Run two griddles side-by-side: one at 275 °F for detail work, another at 325 °F for faster background fills. Assign a runner to ferry finished pieces to a warming drawer set at 150 °F; stack them between parchment sheets to avoid sticking.
Batch Consistency Check
Every tenth pancake, stamp a one-inch circle on the edge and compare against a reference photo. Adjust batter thickness with a teaspoon of flour or milk as needed to lock in uniformity across dozens of servings.
Common Pitfalls and Quick Fixes
If colors mute during cooking, the heat is too low; sugar needs 320 °F to caramelize and deepen. Conversely, if edges brown before the center sets, drop the heat by 25 °F and extend cook time.

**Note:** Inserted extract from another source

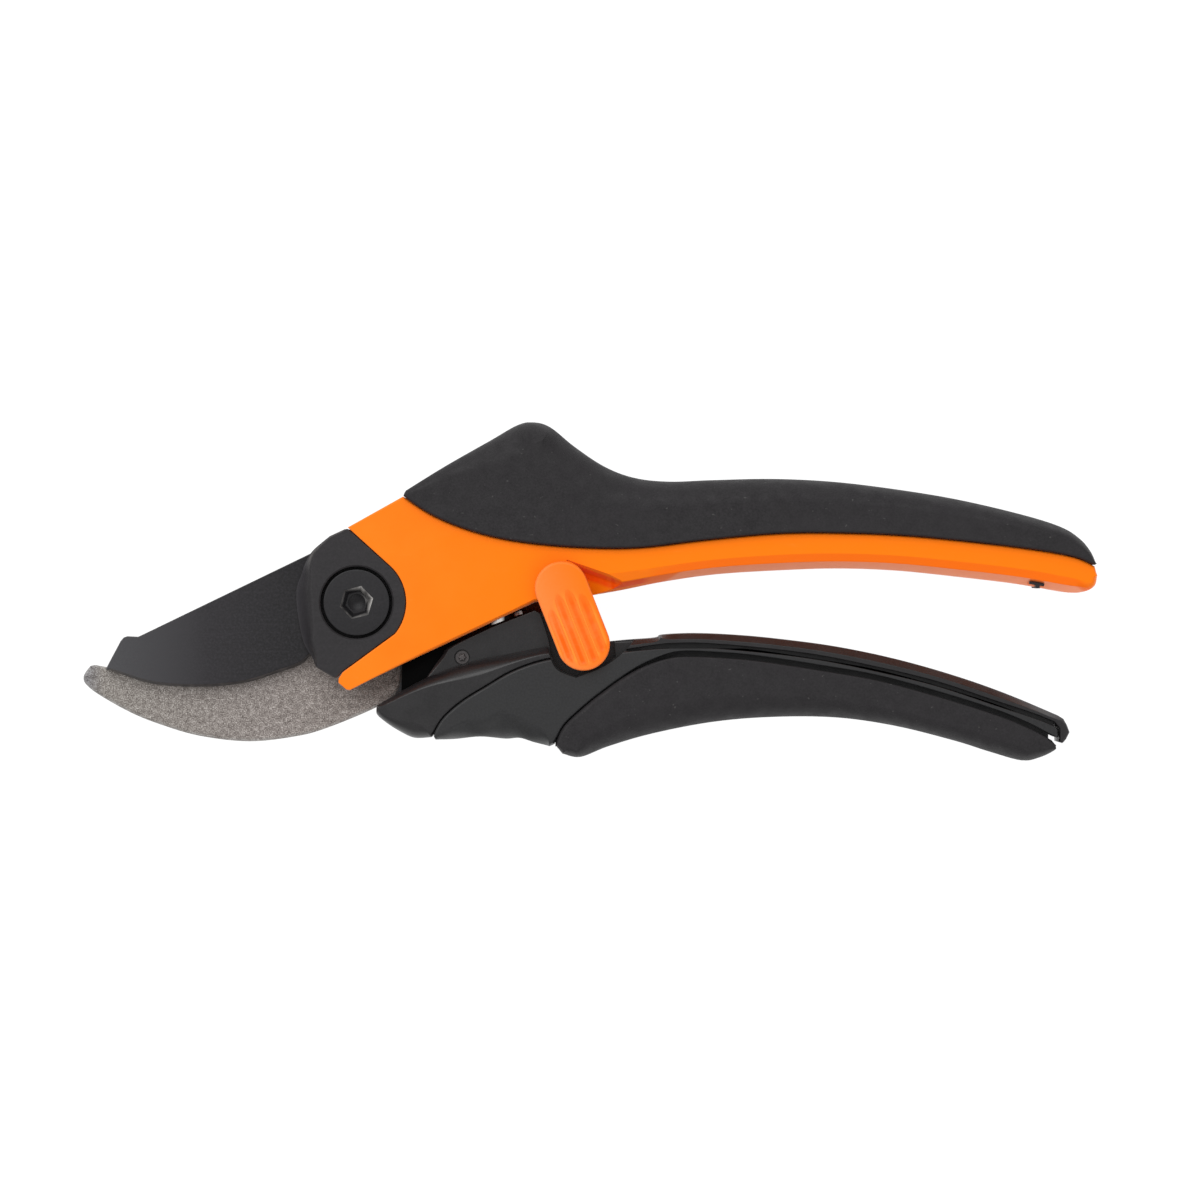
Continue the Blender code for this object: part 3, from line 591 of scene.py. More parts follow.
def orange_material(name, base, deep, pale, change):
    """Satin moulded nylon: a fine moulded texture, soft mottling, faint handling marks and edges a little
    paler, partly from scuffing and partly as a painted highlight on the catch's rim. Its colours are in
    linear light. change is a function that adds what only one piece has to the mottled colour, among it
    painted light and shade."""
    n = Nodes(name)
    mottle = n.mix(n.ramp(n.noise(13, 4), [(0.35, 0.0), (0.65, 1.0)]), base, deep)
    body = change(n, mottle)
    scuffs = n.ramp(n.noise(5, 6, 0.7, n.stretched((1.0, 4.0, 1.0))), [(0.62, 0.0), (0.76, 0.22)])
    speckle = n.ramp(n.noise(0.5, 3, 0.6), [(0.36, 0.0), (0.7, 0.16)])
    marked = n.mix(speckle, n.mix(scuffs, body, pale), deep)
    n.set(Base_Color=n.mix(n.edge_wear_and_highlight(0.30), marked, pale))
    n.set(Roughness=n.ramp(n.noise(3, 5), [(0.3, 0.34), (0.7, 0.44)]), Specular_IOR_Level=0.12)
    n.set(Sheen_Weight=0.16, Sheen_Roughness=0.35)
    n.bump([(n.noise(0.24, 2), 0.02, 0.35), (n.noise(9, 2), 0.08, 0.1)])
    return n.mat


def handle_tones(n, body):
    """Purer orange along the handle, painted shade in the pocket beside the catch and on the deeper upper
    facet, a painted pale reflection on the lower facet along the inner edge, and painted shadow inside the
    slot that holds the spring."""
    body = n.mix(n.along_x(10, 34), body, HANDLE_TONE)
    # Painted shade on the floor and walls of the pocket beside the catch
    pocket = n.times(n.along_z(CHEEK_HALF - 0.9, CHEEK_HALF - 1.2),
                     n.along_z(POCKET_FLOOR - 0.7, POCKET_FLOOR - 0.4),
                     n.along_x(37, 38), n.along_x(64, 58))
    body = n.mix(pocket, body, POCKET_SHADE_TONE)
    fall = n.times(n.attribute("fall"), n.along_x(57, 66))
    # Painted shade: the upper facet along the inner edge is made deeper, as if turned from the light
    upper_facet_shade = n.ramp(fall, [(0.05, 0.0), (0.2, 0.9), (0.5, 0.9), (0.57, 0.0)])
    body = n.mix(upper_facet_shade, body, UPPER_FACET_SHADE_TONE)
    # A painted reflection of the bright floor on the lower facet, kept off the slot's inner walls
    height = n.calc("ABSOLUTE", n.calc("MULTIPLY_ADD", n.along_z(-20, 20), 40, -20))
    off_wall = n.ramp(n.calc("SUBTRACT", height, CHEEK_HALF - 5.4), RISING)
    lower_facet_reflection = n.times(n.ramp(fall, [(0.5, 0.0), (0.58, 0.8)]), off_wall)
    body = n.mix(lower_facet_reflection, body, LOWER_FACET_REFLECTION_TONE)
    # Painted shadow inside the slot that holds the spring
    in_slot = n.times(n.along_z(-5.5, -5.25), n.along_z(5.1, 4.9), n.along_x(12, 13),
                      n.along_x(41.5, 40.5))
    return n.mix(in_slot, body, SLOT_SHADOW_TONE)


def catch_tones(n, body):
    """Paler on the side towards the blades, which is painted light, deeper in the flutes, which is painted
    shade, and paler between them, which is a painted highlight.
    """
    span = 20.0
    turn_per_mm = 2 * math.pi / FLUTE_PITCH
    side = (-math.sin(CATCH_TILT), math.cos(CATCH_TILT), 0)
    down = (math.cos(CATCH_TILT), math.sin(CATCH_TILT), 0)
    middle = CATCH_X * side[0] + CATCH_Y * side[1]
    start = CATCH_X * down[0] + CATCH_Y * down[1]
    across = n.calc("MULTIPLY_ADD", n.along(side, middle - span, middle + span), 2 * span, -span)
    along = n.times(n.along(down, start, start + span), span)
    square = n.times(across, across)
    near = n.calc("MULTIPLY_ADD", square, FLUTE_BOW, FLUTE_START)
    far = n.calc("MULTIPLY_ADD", square, -0.13, CATCH_REACH + FLUTE_END_R)
    begun = n.calc("DIVIDE", n.calc("SUBTRACT", along, near), 3.4)
    ended = n.calc("SUBTRACT", far, along)
    fluted = n.times(n.ramp(begun, RISING), n.ramp(ended, RISING),
                     n.along_z(CATCH_HIGH - 1.6, CATCH_HIGH - 1.2))
    wave = n.calc("COSINE", n.calc("MULTIPLY_ADD", across, turn_per_mm, -turn_per_mm * FLUTES[2]))
    # Painted light: the catch is paler on its side towards the blades
    body = n.mix(n.ramp(n.along(side, middle - 4.5, middle + 4.5), [(0.0, 0.85), (0.5, 0.35), (1.0, 0.0)]),
                 body, CATCH_LIT_SIDE_TONE)
    # A painted highlight on the crests between the flutes, and painted shade in the flutes' bottoms
    crest_highlight = n.times(fluted, n.ramp(n.times(wave, -1.0), [(0.0, 0.0), (1.0, 0.8)]))
    groove_shade = n.times(fluted, n.ramp(wave, [(0.0, 0.0), (0.8, 1.0)]))
    return n.mix(groove_shade, n.mix(crest_highlight, body, CREST_HIGHLIGHT_TONE), GROOVE_SHADE_TONE)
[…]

Bottles clog when cocoa powder isn’t fully hydrated; run hot tap water over the nozzle for ten seconds to dissolve lumps. Always shake bottles gently before each use to redistribute pigment that settles.
Batter Separation Anxiety
When tinted batter separates into streaks, whisk in a pinch of xanthan gum; it binds water and fat without thinning. Avoid over-mixing once the gum is added to prevent gummy texture.
Seasonal and Thematic Inspirations
Spring calls for cherry-blossom branches; tint batter with beet-derived pink and pipe individual petals, then dust with matcha sugar for realistic stamens. For Halloween, use activated charcoal to achieve true black without bitter taste.
Winter snowflakes benefit from a pearl-dust finish mixed into the batter; they shimmer under fairy lights. Heart-shaped balloons for Valentine’s Day require two layers: a thin red outline and an inner white fill that leaves negative space for string details.
Cultural Motifs with Respect
Research symbols before replicating; a simple Google search prevents accidental misuse. For Diwali lamps, use saffron and indigo gels to reflect traditional rangoli palettes, and serve with cardamom syrup to honor the flavor profile.
Cleaning and Tool Maintenance
Immediately soak bottles in hot soapy water; dried batter acts like cement within minutes. Use a pipe cleaner for the 0.7 mm tip, twisting gently to avoid widening the aperture.
De-glaze the griddle with water and a silicone scraper while still warm; burnt sugar lifts easily. Finish with a thin coat of grapeseed oil to prevent rust on cast iron surfaces.
Storage Solutions
Hang bottles nozzle-down in a mesh laundry bag so leftover batter drains completely. Store gels in a dark drawer; UV light fades pigments even in sealed containers.
Monetizing Your New Skill
Offer pop-up brunch workshops where guests decorate their own pancakes; charge per station and provide three pre-mixed colors. Post time-lapse reels on TikTok using trending audio; algorithm favors hands-only framing.
Create limited-edition holiday kits with pre-measured dry mix, gel set, and stencils; include a QR code linking to a private tutorial. Partner with local cafés for weekend takeovers; they supply space, you bring the spectacle.
Pricing Psychology
Price single portrait pancakes at three times the café’s standard stack; the perceived effort justifies the premium. Offer bundle discounts for family sets to encourage group orders and increase average ticket size.